C’est enfin une question de résilience sociale. Celle-ci passe par le rapprochement des consommateurs et des producteurs, la restauration d’un climat de confiance et de transparence totale. Il faut aussi redonner une mission concrète aux agriculteurs locaux.

Pourquoi Avignon est-elle numéro 1 du classement ?

La cité des papes présente à la fois une importante ceinture verte — forte spécialisation locale dans la culture de fruits, légumes et autres cultures type serre, pépinière et floriculture —, et un certain nombre d’industries de transformation connectées à cette ceinture verte.

Votre étude montre que 10 à 15 % d’autonomie serait un objectif raisonnable à atteindre pour les villes.

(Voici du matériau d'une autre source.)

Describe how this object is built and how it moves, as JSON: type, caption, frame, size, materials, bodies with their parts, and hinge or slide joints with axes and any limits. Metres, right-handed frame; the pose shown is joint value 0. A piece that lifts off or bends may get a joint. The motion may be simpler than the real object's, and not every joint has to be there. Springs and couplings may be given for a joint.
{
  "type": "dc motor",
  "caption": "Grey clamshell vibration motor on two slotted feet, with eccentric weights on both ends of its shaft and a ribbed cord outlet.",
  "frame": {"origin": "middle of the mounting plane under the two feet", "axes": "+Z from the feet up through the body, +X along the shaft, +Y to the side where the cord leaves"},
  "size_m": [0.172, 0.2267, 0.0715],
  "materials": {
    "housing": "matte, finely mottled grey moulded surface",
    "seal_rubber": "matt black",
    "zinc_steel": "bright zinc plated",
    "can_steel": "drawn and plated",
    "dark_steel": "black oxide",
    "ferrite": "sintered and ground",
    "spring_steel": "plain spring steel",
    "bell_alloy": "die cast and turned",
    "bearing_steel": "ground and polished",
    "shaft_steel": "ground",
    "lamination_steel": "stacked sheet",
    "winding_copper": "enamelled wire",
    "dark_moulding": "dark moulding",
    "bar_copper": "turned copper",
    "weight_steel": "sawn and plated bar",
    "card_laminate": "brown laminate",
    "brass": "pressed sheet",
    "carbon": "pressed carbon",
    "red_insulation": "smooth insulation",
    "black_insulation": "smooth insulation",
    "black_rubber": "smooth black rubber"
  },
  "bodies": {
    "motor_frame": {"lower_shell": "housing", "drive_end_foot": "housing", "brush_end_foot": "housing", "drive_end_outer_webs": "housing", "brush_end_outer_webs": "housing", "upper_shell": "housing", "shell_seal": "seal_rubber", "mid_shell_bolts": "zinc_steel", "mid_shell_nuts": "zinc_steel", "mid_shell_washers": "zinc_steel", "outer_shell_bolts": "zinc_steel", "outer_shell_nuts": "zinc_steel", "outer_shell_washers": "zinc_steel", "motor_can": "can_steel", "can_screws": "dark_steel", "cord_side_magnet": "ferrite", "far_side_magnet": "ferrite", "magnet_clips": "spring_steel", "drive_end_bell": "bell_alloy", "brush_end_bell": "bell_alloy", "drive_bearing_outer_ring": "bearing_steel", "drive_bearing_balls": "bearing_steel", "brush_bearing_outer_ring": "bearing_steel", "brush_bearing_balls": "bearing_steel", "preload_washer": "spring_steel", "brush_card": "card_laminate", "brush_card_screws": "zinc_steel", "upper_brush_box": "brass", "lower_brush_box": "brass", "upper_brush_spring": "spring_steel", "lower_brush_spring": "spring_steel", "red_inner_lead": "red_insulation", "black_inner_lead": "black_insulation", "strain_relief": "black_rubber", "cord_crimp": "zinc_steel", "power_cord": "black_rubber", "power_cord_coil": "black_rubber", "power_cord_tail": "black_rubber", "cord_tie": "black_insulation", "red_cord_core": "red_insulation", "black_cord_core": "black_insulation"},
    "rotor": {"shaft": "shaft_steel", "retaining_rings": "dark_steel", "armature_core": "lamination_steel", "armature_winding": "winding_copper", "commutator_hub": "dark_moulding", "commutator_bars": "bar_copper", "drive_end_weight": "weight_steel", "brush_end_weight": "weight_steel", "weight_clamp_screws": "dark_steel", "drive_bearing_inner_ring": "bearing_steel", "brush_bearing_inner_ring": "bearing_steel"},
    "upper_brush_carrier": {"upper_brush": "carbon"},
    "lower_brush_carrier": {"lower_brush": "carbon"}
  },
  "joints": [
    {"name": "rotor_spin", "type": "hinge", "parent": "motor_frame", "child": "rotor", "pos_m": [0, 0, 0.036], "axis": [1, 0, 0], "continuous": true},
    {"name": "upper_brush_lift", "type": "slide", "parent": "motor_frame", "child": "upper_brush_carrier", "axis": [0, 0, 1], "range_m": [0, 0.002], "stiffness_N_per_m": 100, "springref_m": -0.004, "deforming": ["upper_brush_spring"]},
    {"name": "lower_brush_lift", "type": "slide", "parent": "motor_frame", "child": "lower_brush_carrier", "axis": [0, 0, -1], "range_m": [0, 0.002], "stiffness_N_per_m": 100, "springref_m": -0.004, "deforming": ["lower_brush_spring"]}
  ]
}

Oui. Pour y parvenir, nos territoires doivent impérativement regagner en diversité agricole via la polyculture, l’agriculture urbaine… mais aussi dans les activités de transformation.
 
Il s’agit de reconnecter l’industrie agro-alimentaire et les exploitations agricoles avec des petites unités de production. Mais aussi d’innover — avec les produits invendus par exemple —, lorsque les ressources n’existent pas localement tout simplement.

Vous expliquez aussi que les clés de la réussite ne sont pas les mêmes pour l’ensemble des aires urbaines étudiées. C’est-à-dire ?

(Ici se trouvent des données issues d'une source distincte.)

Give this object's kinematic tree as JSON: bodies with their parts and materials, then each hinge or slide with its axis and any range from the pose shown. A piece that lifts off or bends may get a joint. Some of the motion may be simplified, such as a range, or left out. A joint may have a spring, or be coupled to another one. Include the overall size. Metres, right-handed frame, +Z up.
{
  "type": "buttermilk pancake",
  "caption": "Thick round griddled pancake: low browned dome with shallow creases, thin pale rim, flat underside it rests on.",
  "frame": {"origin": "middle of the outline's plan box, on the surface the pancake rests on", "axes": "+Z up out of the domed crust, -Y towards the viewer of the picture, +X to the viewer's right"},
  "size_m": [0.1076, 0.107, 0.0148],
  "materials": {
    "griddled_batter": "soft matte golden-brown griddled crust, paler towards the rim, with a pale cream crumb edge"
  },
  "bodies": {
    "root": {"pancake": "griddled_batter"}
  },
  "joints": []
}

Certains territoires disposent « d’actifs agricoles » suffisants pour, en théorie, être autonomes à plus de 90 %. Je pense à Angers, Albi, Pau… Se pose ici la question de la réorientation des activités agricoles au niveau local.
 
D’autres, en revanche, pour des raisons de densité urbaine et de foncier, présentent un potentiel inférieur à 25 % comme Paris, Bordeaux ou Marseille. L’enjeu, pour ces villes, réside dans de nouvelles formes d’agriculture urbaine ou semi-urbaine.

La localisation de l’alimentation est un puissant antidote, à condition de ne pas réduire le propos au repli sur soi et au protectionnisme.